# Exercise goal
Write out again, unaltered, the lines from the start through the line containing "FLANGE_MARGIN = 0.1".
-- Start Given material --
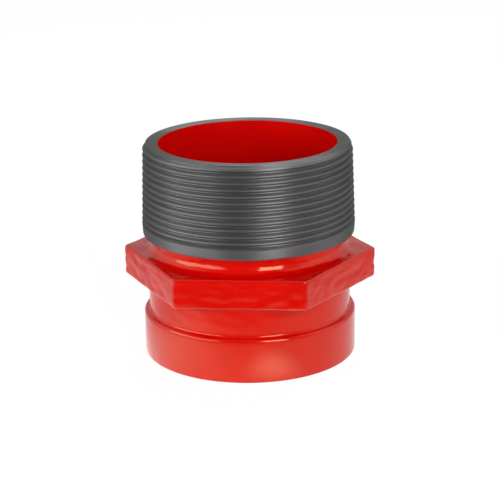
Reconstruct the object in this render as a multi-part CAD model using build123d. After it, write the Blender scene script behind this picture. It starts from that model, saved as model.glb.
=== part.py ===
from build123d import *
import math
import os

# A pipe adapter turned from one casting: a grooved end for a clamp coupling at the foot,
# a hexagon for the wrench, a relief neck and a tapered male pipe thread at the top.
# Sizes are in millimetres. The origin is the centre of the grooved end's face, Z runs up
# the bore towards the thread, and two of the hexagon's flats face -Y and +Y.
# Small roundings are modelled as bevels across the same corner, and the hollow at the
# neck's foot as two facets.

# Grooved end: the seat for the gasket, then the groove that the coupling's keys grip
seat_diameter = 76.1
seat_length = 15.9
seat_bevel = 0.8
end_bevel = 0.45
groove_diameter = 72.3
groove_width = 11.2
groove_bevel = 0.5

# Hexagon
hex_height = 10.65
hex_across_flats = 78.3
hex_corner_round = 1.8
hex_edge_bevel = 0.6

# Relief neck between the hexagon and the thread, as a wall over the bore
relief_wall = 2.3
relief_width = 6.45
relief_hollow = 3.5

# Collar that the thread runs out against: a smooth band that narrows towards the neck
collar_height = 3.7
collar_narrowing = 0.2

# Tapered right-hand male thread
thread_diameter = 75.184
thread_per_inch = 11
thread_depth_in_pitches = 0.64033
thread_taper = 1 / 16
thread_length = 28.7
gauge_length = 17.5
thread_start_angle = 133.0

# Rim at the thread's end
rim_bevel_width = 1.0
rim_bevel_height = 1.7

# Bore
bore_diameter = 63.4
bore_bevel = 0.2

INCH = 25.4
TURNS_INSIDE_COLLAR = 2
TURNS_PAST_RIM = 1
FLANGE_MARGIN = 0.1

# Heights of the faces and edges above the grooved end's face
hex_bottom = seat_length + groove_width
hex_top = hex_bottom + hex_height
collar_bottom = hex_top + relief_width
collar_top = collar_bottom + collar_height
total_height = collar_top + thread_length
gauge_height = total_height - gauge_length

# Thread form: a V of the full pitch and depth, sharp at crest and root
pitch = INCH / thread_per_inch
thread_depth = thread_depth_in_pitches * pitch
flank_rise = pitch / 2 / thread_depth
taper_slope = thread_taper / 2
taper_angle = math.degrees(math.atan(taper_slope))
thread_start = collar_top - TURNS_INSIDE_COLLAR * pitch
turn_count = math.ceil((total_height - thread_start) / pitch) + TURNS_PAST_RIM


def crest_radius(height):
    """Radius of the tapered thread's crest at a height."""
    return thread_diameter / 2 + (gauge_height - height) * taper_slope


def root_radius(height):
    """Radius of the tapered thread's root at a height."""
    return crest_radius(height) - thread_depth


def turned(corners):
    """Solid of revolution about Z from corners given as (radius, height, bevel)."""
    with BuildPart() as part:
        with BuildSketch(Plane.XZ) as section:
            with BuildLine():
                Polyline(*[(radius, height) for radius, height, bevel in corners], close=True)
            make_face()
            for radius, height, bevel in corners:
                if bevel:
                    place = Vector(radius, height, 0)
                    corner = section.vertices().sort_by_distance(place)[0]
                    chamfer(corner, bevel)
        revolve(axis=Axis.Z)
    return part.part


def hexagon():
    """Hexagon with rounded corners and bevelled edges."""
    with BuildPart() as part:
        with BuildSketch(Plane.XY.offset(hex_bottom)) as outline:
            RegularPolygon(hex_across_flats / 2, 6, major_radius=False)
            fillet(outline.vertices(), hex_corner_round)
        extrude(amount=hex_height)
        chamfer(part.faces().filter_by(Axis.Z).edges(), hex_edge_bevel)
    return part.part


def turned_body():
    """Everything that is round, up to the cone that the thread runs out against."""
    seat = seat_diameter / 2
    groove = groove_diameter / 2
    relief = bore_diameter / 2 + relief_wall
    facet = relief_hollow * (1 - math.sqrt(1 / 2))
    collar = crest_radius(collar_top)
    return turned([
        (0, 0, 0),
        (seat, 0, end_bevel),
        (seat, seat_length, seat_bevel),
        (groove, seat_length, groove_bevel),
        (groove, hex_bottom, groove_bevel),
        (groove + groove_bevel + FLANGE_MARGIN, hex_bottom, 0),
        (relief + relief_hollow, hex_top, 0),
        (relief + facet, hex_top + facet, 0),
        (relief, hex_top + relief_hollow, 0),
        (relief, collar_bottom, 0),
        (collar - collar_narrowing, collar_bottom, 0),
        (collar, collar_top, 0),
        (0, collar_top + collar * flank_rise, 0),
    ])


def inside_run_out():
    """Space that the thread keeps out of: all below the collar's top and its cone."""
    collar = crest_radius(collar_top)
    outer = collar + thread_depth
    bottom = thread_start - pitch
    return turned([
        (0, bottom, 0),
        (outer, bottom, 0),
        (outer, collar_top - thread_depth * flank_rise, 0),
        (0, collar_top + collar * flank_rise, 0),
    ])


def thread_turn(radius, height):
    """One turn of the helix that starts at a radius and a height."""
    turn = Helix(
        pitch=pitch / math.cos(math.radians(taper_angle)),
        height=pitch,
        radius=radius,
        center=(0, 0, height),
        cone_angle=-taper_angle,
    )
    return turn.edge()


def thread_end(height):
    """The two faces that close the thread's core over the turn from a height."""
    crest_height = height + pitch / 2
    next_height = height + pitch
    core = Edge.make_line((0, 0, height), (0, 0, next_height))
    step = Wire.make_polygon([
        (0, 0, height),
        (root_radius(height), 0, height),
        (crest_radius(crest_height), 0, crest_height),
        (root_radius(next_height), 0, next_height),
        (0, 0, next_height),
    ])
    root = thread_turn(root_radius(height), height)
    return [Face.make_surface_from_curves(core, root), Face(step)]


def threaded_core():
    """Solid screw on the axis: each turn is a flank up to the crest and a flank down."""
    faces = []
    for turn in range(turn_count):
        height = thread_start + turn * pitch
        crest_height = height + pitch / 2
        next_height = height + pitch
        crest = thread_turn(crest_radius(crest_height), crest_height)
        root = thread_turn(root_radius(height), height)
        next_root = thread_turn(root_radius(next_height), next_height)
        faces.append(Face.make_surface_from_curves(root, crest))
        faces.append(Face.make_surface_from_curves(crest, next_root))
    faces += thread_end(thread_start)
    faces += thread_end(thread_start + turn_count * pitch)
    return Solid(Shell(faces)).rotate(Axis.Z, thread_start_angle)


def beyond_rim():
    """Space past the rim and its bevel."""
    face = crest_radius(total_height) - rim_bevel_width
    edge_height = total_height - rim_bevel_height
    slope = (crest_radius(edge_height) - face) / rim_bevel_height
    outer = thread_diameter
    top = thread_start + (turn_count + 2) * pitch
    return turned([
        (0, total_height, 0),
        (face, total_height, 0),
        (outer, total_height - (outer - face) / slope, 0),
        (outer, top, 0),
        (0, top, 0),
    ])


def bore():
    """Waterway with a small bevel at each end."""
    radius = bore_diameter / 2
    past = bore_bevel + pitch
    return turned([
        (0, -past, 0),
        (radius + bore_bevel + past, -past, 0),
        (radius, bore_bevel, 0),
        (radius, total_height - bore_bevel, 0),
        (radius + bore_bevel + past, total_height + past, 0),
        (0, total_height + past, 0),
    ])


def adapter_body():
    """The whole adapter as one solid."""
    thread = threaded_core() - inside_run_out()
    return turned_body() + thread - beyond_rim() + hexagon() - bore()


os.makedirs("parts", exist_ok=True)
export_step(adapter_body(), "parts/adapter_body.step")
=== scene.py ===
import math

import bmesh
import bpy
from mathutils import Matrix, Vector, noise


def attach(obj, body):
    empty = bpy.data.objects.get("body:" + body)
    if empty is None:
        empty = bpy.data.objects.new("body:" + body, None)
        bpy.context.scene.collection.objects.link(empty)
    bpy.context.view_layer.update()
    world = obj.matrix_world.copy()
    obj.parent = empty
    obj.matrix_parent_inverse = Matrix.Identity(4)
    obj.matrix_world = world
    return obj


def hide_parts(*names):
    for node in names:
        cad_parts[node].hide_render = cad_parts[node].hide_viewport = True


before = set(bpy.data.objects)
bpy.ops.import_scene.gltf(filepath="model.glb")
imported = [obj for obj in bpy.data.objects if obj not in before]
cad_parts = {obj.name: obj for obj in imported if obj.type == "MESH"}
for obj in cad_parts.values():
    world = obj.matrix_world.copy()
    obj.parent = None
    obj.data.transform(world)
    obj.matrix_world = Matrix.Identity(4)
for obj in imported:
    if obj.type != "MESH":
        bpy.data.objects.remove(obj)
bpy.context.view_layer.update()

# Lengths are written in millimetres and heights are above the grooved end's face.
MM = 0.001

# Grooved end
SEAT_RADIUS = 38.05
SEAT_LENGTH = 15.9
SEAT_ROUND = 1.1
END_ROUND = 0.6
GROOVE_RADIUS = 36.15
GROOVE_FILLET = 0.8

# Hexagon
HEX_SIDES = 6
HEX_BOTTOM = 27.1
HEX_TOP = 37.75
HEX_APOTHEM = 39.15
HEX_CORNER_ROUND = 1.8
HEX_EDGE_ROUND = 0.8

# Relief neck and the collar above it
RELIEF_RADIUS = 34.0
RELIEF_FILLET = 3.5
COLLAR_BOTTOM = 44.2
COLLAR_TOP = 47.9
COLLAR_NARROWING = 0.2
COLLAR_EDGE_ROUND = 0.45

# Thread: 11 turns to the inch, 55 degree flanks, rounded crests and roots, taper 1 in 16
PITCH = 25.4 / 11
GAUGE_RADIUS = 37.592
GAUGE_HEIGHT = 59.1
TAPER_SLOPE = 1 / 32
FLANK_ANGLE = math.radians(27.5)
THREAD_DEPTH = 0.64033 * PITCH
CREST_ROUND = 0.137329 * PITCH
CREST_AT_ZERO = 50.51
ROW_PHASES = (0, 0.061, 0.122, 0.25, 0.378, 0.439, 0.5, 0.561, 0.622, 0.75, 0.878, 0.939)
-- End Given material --
# Solution
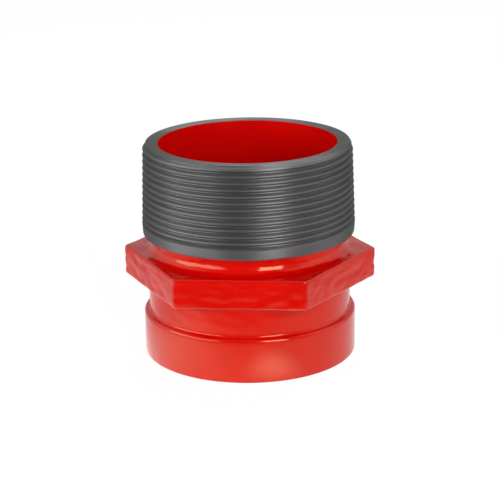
Reconstruct the object in this render as a multi-part CAD model using build123d. After it, write the Blender scene script behind this picture. It starts from that model, saved as model.glb.
=== part.py ===
from build123d import *
import math
import os

# A pipe adapter turned from one casting: a grooved end for a clamp coupling at the foot,
# a hexagon for the wrench, a relief neck and a tapered male pipe thread at the top.
# Sizes are in millimetres. The origin is the centre of the grooved end's face, Z runs up
# the bore towards the thread, and two of the hexagon's flats face -Y and +Y.
# Small roundings are modelled as bevels across the same corner, and the hollow at the
# neck's foot as two facets.

# Grooved end: the seat for the gasket, then the groove that the coupling's keys grip
seat_diameter = 76.1
seat_length = 15.9
seat_bevel = 0.8
end_bevel = 0.45
groove_diameter = 72.3
groove_width = 11.2
groove_bevel = 0.5

# Hexagon
hex_height = 10.65
hex_across_flats = 78.3
hex_corner_round = 1.8
hex_edge_bevel = 0.6

# Relief neck between the hexagon and the thread, as a wall over the bore
relief_wall = 2.3
relief_width = 6.45
relief_hollow = 3.5

# Collar that the thread runs out against: a smooth band that narrows towards the neck
collar_height = 3.7
collar_narrowing = 0.2

# Tapered right-hand male thread
thread_diameter = 75.184
thread_per_inch = 11
thread_depth_in_pitches = 0.64033
thread_taper = 1 / 16
thread_length = 28.7
gauge_length = 17.5
thread_start_angle = 133.0

# Rim at the thread's end
rim_bevel_width = 1.0
rim_bevel_height = 1.7

# Bore
bore_diameter = 63.4
bore_bevel = 0.2

INCH = 25.4
TURNS_INSIDE_COLLAR = 2
TURNS_PAST_RIM = 1
FLANGE_MARGIN = 0.1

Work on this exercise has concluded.